We have NPR's Elaine Corey with us from San Francisco. Elaine, could you give us some background on these high stakes exams?

ELAINE COREY: Well, Michele, this high school exit exam was supposed to have gone into effect two years ago. Students must pass a test of about tenth grade English and only eight grade math and algebra. So it's a pretty easy test and kids have eight opportunities to pass it, starting in tenth grade. But despite that, there were lots of arguments, it was fought over and stalled and postponed and this was finally supposed to be the year that it was gonna count.

NORRIS: Supposed to be the year. So what happened?

COREY: Well, in February, a lawsuit was filed claiming the exam discriminates against poor and minority students who receive an unequal education in California. And those are the students who are most likely to fail the test. And a superior court judge agreed. He issued an injunction against the test. The state immediately petitioned to the Supreme Court, which has overturned the injunction.

NORRIS: And what was the Supreme Court's reasoning?

COREY: Well, it was a close vote. Four of seven justices overturned Judge Robert Freedman's injunction, saying it just wasn't an appropriate remedy. Even if schools are unequal and even if some students have received an inferior education, striking down the exit exam was not the solution. So the justices had kicked it back to an appeals court to hear arguments on the merits of the case.

NORRIS: And when might the appeals court hear the case?

COREY: Well, that's the problem. Graduation ceremonies are scheduled to begin starting in about two weeks. The end of May. And the case goes back to the first district court of appeals on an expedited schedule, but no one really knows how long it could take.
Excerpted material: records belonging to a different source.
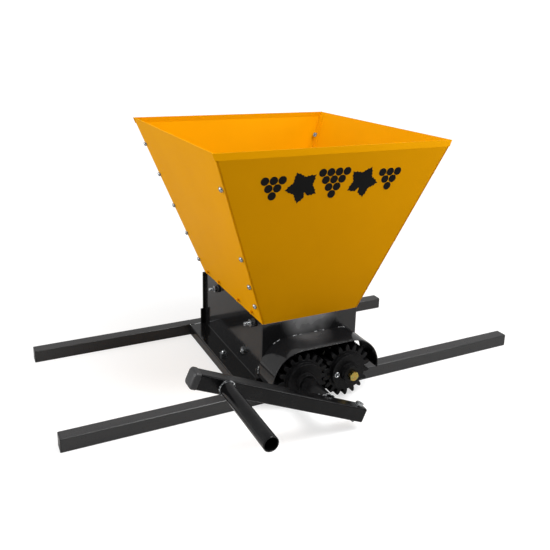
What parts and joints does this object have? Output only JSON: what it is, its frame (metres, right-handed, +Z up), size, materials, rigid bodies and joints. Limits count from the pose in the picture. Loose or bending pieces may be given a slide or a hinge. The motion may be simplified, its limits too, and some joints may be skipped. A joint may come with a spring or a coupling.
{
  "type": "grape crusher",
  "caption": "Hand-cranked grape crusher: a tapered sheet hopper on a roller box with two geared ribbed rollers, a crank and bars that rest across a vat.",
  "frame": {"origin": "on the ground plane, at the middle of the whole part's footprint (bars, hopper and crank at rest)", "axes": "+X along the bars, +Y towards the rear, away from the gears and crank, +Z up"},
  "size_m": [0.744, 0.553, 0.3757],
  "materials": {
    "bar_paint": "satin dark grey paint on steel tube",
    "black_gloss_paint": "gloss black paint on sheet steel",
    "crank_paint": "semi-gloss black paint on steel tube",
    "yellow_powder_coat": "semi-gloss amber yellow powder coat on sheet steel",
    "zinc_fastener": "bright zinc plate",
    "yellow_zinc_fastener": "yellow zinc plate",
    "ground_steel": "ground bar",
    "black_oxide_steel": "black oxide",
    "cast_aluminium": "cast",
    "nylon_bush": "turned nylon",
    "rubber_pad": "matt rubber",
    "moulded_cap": "moulded polyethylene"
  },
  "bodies": {
    "frame": {"front_bar": "bar_paint", "rear_bar": "bar_paint", "rear_leg": "bar_paint", "bar_end_plugs": "bar_paint", "left_rail": "black_gloss_paint", "right_rail": "black_gloss_paint", "front_plate": "black_gloss_paint", "rear_plate": "black_gloss_paint", "left_wall": "black_gloss_paint", "right_wall": "black_gloss_paint", "rail_bolts": "zinc_fastener", "rail_nuts": "zinc_fastener", "left_deflector": "black_gloss_paint", "right_deflector": "black_gloss_paint", "deflector_bolts": "zinc_fastener", "deflector_nuts": "zinc_fastener", "hopper_front": "yellow_powder_coat", "hopper_rear": "yellow_powder_coat", "hopper_left": "yellow_powder_coat", "hopper_right": "yellow_powder_coat", "hopper_screws": "zinc_fastener", "hopper_nuts": "zinc_fastener", "left_foot": "black_gloss_paint", "right_foot": "black_gloss_paint", "foot_rivets": "yellow_powder_coat", "foot_bolts": "zinc_fastener", "foot_pads": "rubber_pad", "foot_nuts": "zinc_fastener", "front_drive_bush": "nylon_bush", "front_idler_bush": "nylon_bush", "rear_drive_bush": "nylon_bush", "rear_idler_bush": "nylon_bush", "gear_guard": "black_gloss_paint"},
    "drive_train": {"drive_shaft": "ground_steel", "drive_roller": "cast_aluminium", "drive_pins": "zinc_fastener", "drive_gear": "black_oxide_steel", "drive_key": "zinc_fastener", "drive_gear_screw": "zinc_fastener", "drive_collar": "black_oxide_steel", "drive_collar_screw": "zinc_fastener", "crank_arm": "crank_paint", "crank_socket": "crank_paint", "crank_socket_screw": "zinc_fastener", "crank_handle": "crank_paint", "crank_cap": "moulded_cap", "crank_tail_bolt": "zinc_fastener"},
    "idler_train": {"idler_shaft": "ground_steel", "idler_roller": "cast_aluminium", "idler_pins": "zinc_fastener", "idler_gear": "black_oxide_steel", "idler_key": "zinc_fastener", "idler_gear_screw": "zinc_fastener", "idler_end_washer": "black_oxide_steel", "idler_end_bolt": "yellow_zinc_fastener", "idler_collar": "black_oxide_steel", "idler_collar_screw": "zinc_fastener"}
  },
  "joints": [
    {"name": "drive_spin", "type": "hinge", "parent": "frame", "child": "drive_train", "pos_m": [-0.043, 0.094, 0.0415], "axis": [0, 1, 0], "continuous": true},
    {"name": "idler_spin", "type": "hinge", "parent": "frame", "child": "idler_train", "pos_m": [0.029, 0.094, 0.0415], "axis": [0, 1, 0], "continuous": true}
  ],
  "couplings": [
    {"joint": "idler_spin", "follows": "drive_spin", "ratio": -1}
  ]
}
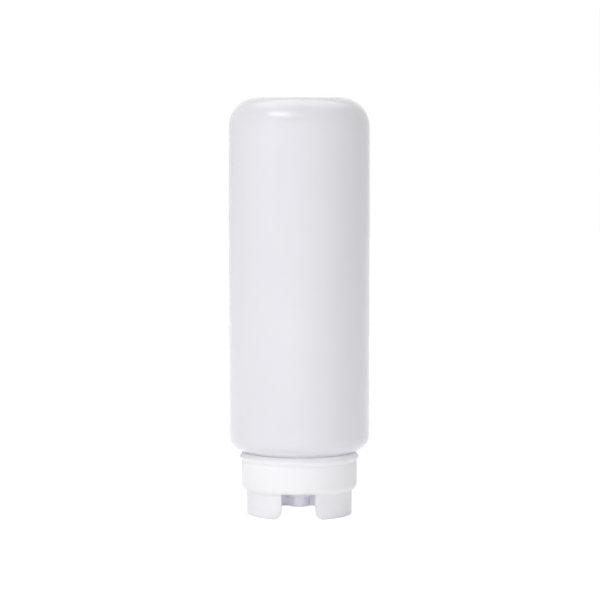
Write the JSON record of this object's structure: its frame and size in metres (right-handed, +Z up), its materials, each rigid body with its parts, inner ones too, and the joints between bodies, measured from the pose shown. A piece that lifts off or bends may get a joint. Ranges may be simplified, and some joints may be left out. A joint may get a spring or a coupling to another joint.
{
  "type": "inverted sauce squeeze bottle",
  "caption": "Translucent round squeeze bottle standing neck down in a white screw cap with three feet, a central spout and a cross-slit valve.",
  "frame": {"origin": "on the table under the bottle's axis, at the flat undersides of the cap's feet", "axes": "+Z up along the bottle's axis, from the cap's feet to the bottle's base; -Y through the middle of the front slot between two feet"},
  "size_m": [0.073, 0.073, 0.2137],
  "materials": {
    "bottle": "milky translucent low-density polyethylene, softly glossy",
    "cap": "white moulded polypropylene, fine satin",
    "neck_seal": "soft closed-cell foam ring",
    "valve": "clear silicone rubber with a dusty bloom",
    "valve_retainer": "natural moulded polypropylene"
  },
  "bodies": {
    "cap": {"cap": "cap", "valve": "valve", "valve_retainer": "valve_retainer"},
    "seal": {"neck_seal": "neck_seal"},
    "bottle": {"bottle": "bottle"},
    "flap_1": {"valve_flap_1": "valve"},
    "flap_2": {"valve_flap_2": "valve"},
    "flap_3": {"valve_flap_3": "valve"},
    "flap_4": {"valve_flap_4": "valve"}
  },
  "joints": [
    {"name": "bottle_turn", "type": "hinge", "parent": "cap", "child": "seal", "pos_m": [0, 0, 0.0169], "axis": [0, 0, 1], "range_deg": [0, 1080]},
    {"name": "bottle_lift", "type": "slide", "parent": "seal", "child": "bottle", "axis": [0, 0, 1], "range_m": [0, 0.0151]},
    {"name": "flap_1_open", "type": "hinge", "parent": "cap", "child": "flap_1", "pos_m": [0.00166, 0.00166, 0.0063], "axis": [0.7071, -0.7071, 0], "range_deg": [0, 70], "stiffness_Nm_per_rad": 0.00001},
    {"name": "flap_2_open", "type": "hinge", "parent": "cap", "child": "flap_2", "pos_m": [-0.00166, 0.00166, 0.0063], "axis": [0.7071, 0.7071, 0], "range_deg": [0, 70], "stiffness_Nm_per_rad": 0.00001},
    {"name": "flap_3_open", "type": "hinge", "parent": "cap", "child": "flap_3", "pos_m": [-0.00166, -0.00166, 0.0063], "axis": [-0.7071, 0.7071, 0], "range_deg": [0, 70], "stiffness_Nm_per_rad": 0.00001},
    {"name": "flap_4_open", "type": "hinge", "parent": "cap", "child": "flap_4", "pos_m": [0.00166, -0.00166, 0.0063], "axis": [-0.7071, -0.7071, 0], "range_deg": [0, 70], "stiffness_Nm_per_rad": 0.00001}
  ],
  "couplings": [
    {"joint": "bottle_lift", "follows": "bottle_turn", "m_per_rad": 0.00079577},
    {"joint": "flap_2_open", "follows": "flap_1_open", "ratio": 1},
    {"joint": "flap_3_open", "follows": "flap_1_open", "ratio": 1},
    {"joint": "flap_4_open", "follows": "flap_1_open", "ratio": 1}
  ]
}
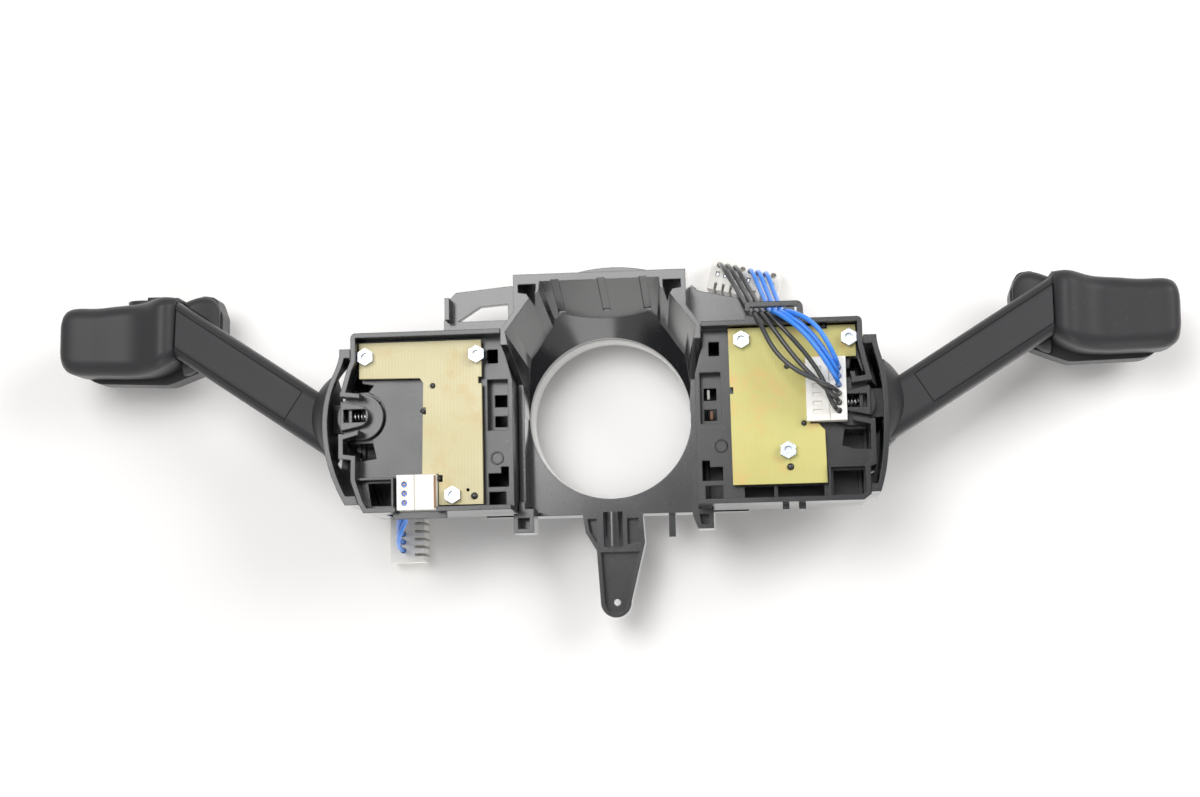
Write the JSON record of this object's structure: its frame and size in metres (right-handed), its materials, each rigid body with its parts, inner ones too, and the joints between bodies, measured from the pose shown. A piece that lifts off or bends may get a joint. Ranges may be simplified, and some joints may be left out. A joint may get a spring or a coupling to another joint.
{
  "type": "combination stalk switch",
  "caption": "Steering column combination switch: bored centre bracket with faceted funnel, open trays with boards, and a swinging lever with a rounded head on each side.",
  "frame": {"origin": "on the column bore's axis, at the dash side of the bore plate", "axes": "+Z along the column towards the dash, +Y up in the car, +X to the right as seen from the dash side"},
  "size_m": [0.3347, 0.1097, 0.0592],
  "materials": {
    "black_plastic": "satin",
    "grip_plastic": "matte",
    "board": "satin",
    "connector_plastic": "satin",
    "white_plastic": "satin",
    "ring_plastic": "satin",
    "zinc_steel": "zinc plated",
    "spring_steel": "bright",
    "blue_wire": "satin",
    "black_wire": "satin"
  },
  "bodies": {
    "root": {"collar_bracket": "black_plastic", "front_plate": "black_plastic", "front_plate_screws": "zinc_steel", "left_switch_housing": "black_plastic", "left_front_cover": "black_plastic", "left_end_bezel": "black_plastic", "left_circuit_board": "board", "left_board_screws": "zinc_steel", "left_edge_connector": "connector_plastic", "left_pivot_pin": "zinc_steel", "right_switch_housing": "black_plastic", "right_front_cover": "black_plastic", "right_end_bezel": "black_plastic", "right_circuit_board": "board", "right_board_screws": "zinc_steel", "right_edge_connector": "connector_plastic", "right_pivot_pin": "zinc_steel", "upper_plug": "connector_plastic", "lower_plug": "connector_plastic", "right_blue_wire_1": "blue_wire", "right_blue_wire_2": "blue_wire", "right_blue_wire_3": "blue_wire", "right_black_wire_1": "black_wire", "right_black_wire_2": "black_wire", "right_black_wire_3": "black_wire", "left_blue_wire_1": "blue_wire", "left_blue_wire_2": "blue_wire", "left_blue_wire_3": "blue_wire"},
    "cancel_ring": {"cancel_ring": "ring_plastic"},
    "left_carrier": {"left_carrier": "black_plastic", "left_hinge_pin": "zinc_steel", "left_return_spring": "spring_steel", "left_detent_spring": "spring_steel"},
    "left_lever": {"left_shank": "black_plastic", "left_cuff": "grip_plastic", "left_arm": "grip_plastic", "left_arm_panel": "grip_plastic", "left_head_back": "grip_plastic", "left_head_front": "grip_plastic"},
    "left_slider": {"left_contact_slider": "white_plastic"},
    "left_plunger": {"left_detent_plunger": "white_plastic"},
    "right_carrier": {"right_carrier": "black_plastic", "right_hinge_pin": "zinc_steel", "right_return_spring": "spring_steel", "right_detent_spring": "spring_steel"},
    "right_lever": {"right_shank": "black_plastic", "right_cuff": "grip_plastic", "right_arm": "grip_plastic", "right_arm_panel": "grip_plastic", "right_head_back": "grip_plastic", "right_head_front": "grip_plastic"},
    "right_slider": {"right_contact_slider": "white_plastic"},
    "right_plunger": {"right_detent_plunger": "white_plastic"},
    "left_dial": {"left_dial": "grip_plastic"}
  },
  "joints": [
    {"name": "cancel_ring_turn", "type": "hinge", "parent": "root", "child": "cancel_ring", "pos_m": [0, 0, -0.0063], "axis": [0, 0, 1], "continuous": true},
    {"name": "left_stalk_swing", "type": "hinge", "parent": "root", "child": "left_carrier", "pos_m": [-0.0715, 0, 0.015], "axis": [0, 0, 1], "range_deg": [-6.5, 6.5]},
    {"name": "left_stalk_pull", "type": "hinge", "parent": "left_carrier", "child": "left_lever", "pos_m": [-0.0715, 0, 0.015], "axis": [0, -1, 0], "range_deg": [-3, 5], "stiffness_Nm_per_rad": 8},
    {"name": "left_slider_slide", "type": "slide", "parent": "root", "child": "left_slider", "axis": [0, 1, 0], "range_m": [-0.0017, 0.0017]},
    {"name": "left_plunger_slide", "type": "slide", "parent": "left_carrier", "child": "left_plunger", "axis": [-1, 0, 0], "range_m": [0, 0.0006], "stiffness_N_per_m": 300, "springref_m": -0.001},
    {"name": "right_stalk_swing", "type": "hinge", "parent": "root", "child": "right_carrier", "pos_m": [0.0715, 0, 0.015], "axis": [0, 0, 1], "range_deg": [-6.5, 6.5]},
    {"name": "right_stalk_pull", "type": "hinge", "parent": "right_carrier", "child": "right_lever", "pos_m": [0.0715, 0, 0.015], "axis": [0, 1, 0], "range_deg": [-3, 5], "stiffness_Nm_per_rad": 8},
    {"name": "right_slider_slide", "type": "slide", "parent": "root", "child": "right_slider", "axis": [0, 1, 0], "range_m": [-0.0017, 0.0017]},
    {"name": "right_plunger_slide", "type": "slide", "parent": "right_carrier", "child": "right_plunger", "axis": [1, 0, 0], "range_m": [0, 0.0006], "stiffness_N_per_m": 300, "springref_m": -0.001},
    {"name": "left_dial_turn", "type": "hinge", "parent": "left_lever", "child": "left_dial", "pos_m": [-0.14346, 0.03921, -0.002], "axis": [0.014, 0.9999, 0], "range_deg": [-20, 20]}
  ],
  "couplings": [
    {"joint": "left_slider_slide", "follows": "left_stalk_swing", "m_per_rad": 0.0145},
    {"joint": "right_slider_slide", "follows": "right_stalk_swing", "m_per_rad": -0.0145}
  ]
}
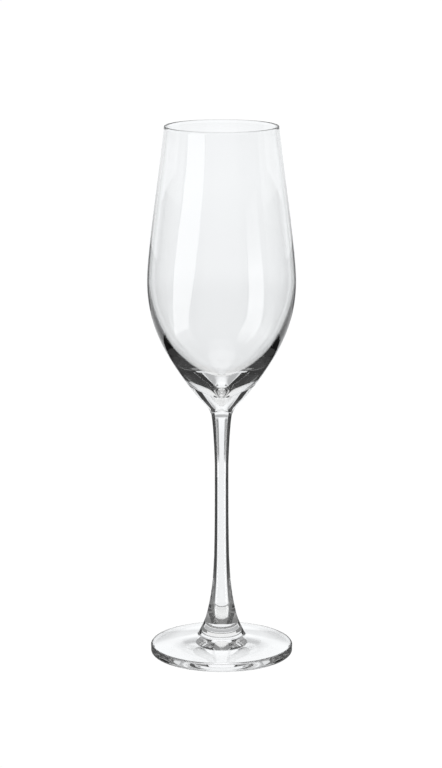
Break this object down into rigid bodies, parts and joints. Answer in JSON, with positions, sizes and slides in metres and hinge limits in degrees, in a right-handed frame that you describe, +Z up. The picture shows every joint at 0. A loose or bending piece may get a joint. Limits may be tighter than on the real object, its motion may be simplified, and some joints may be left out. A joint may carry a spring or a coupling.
{
  "type": "champagne flute",
  "caption": "Stemmed flute glass with a tall tapering bowl, thick solid base to the bowl, slim waisted stem and a round flat foot.",
  "frame": {"origin": "centre of the circle that the foot stands on", "axes": "+Z up along the stem to the rim; X and Y are any two directions across the foot, since the glass is round"},
  "size_m": [0.062, 0.062, 0.225],
  "materials": {
    "clear_glass": "polished, colourless, very slightly cool in thick places"
  },
  "bodies": {
    "root": {"bowl": "clear_glass", "stem": "clear_glass", "foot": "clear_glass"}
  },
  "joints": []
}
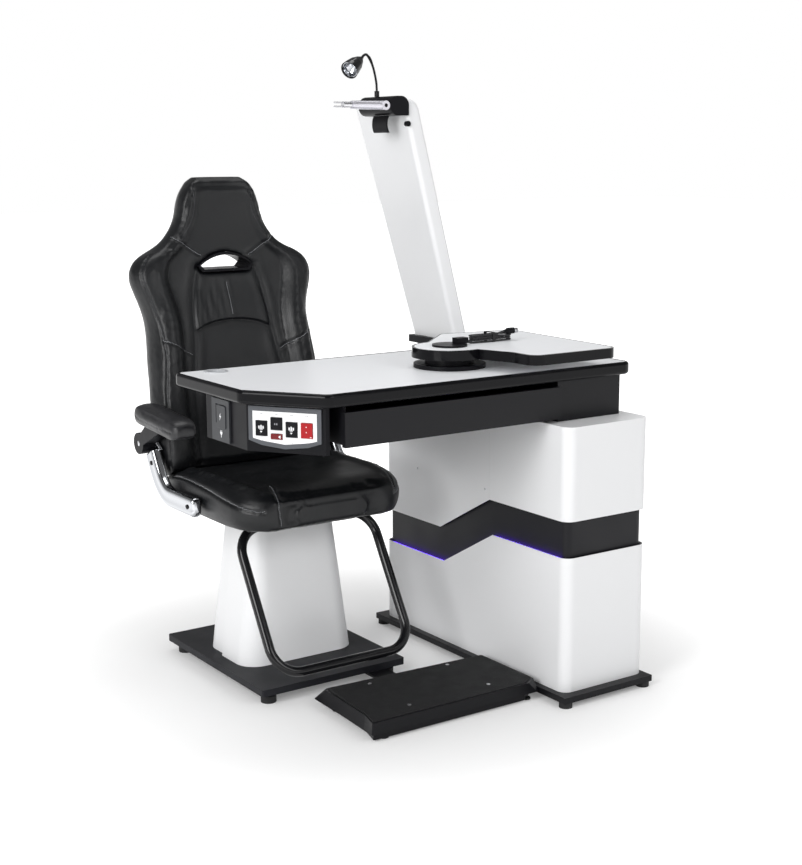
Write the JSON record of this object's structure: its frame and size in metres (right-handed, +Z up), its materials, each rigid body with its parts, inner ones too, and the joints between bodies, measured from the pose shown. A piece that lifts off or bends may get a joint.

It might be weeks at the last and graduation ceremonies are coming up.

NORRIS: So, Elaine, what happens now? What happens to all those kids who didn't pass the test?

COREY: Well, it's not necessarily all over for them, but it's not looking good. The state school superintendent, Jack O'Connell, is claiming a clear victory. With graduation a couple of weeks away, some 1,100 high schools have been ordering caps and gowns. They've been having diplomas printed. And it still looks like more than 40,000 students might not get their diplomas.

Now that number might be decreased somewhat because the test scores from some repeat tests that were given in March and May will be coming in and some of those students will be expected to pass, but certainly not all of them.

NORRIS: And for those who didn't pass that repeat test, do they have yet another chance?

COREY: They'll have many other chances. The test will be offered again in July and school superintendent O'Connell is stressing that there are summer school classes and online tutoring and independent study. He wants those students to keep trying, take the test again and finally pass it.

NORRIS: And those students who don't pass the test. Do they receive something in place of a high school diploma, some sort of high school completion certificate or something like that?

COREY: That depends entirely on the local school districts. Some of them may allow students to walk the stage with their classmates. They may receive something that's like a certificate of completion that may indicate that they passed their courses but didn't pass the exit exam.

But in some other districts, who are approaching this a little more harshly, they may not get to attend graduation at all.

NORRIS: Thank you, Elaine.

COREY: You're welcome.

NORRIS: NPR's Elaine Corey, speaking to us from San Francisco.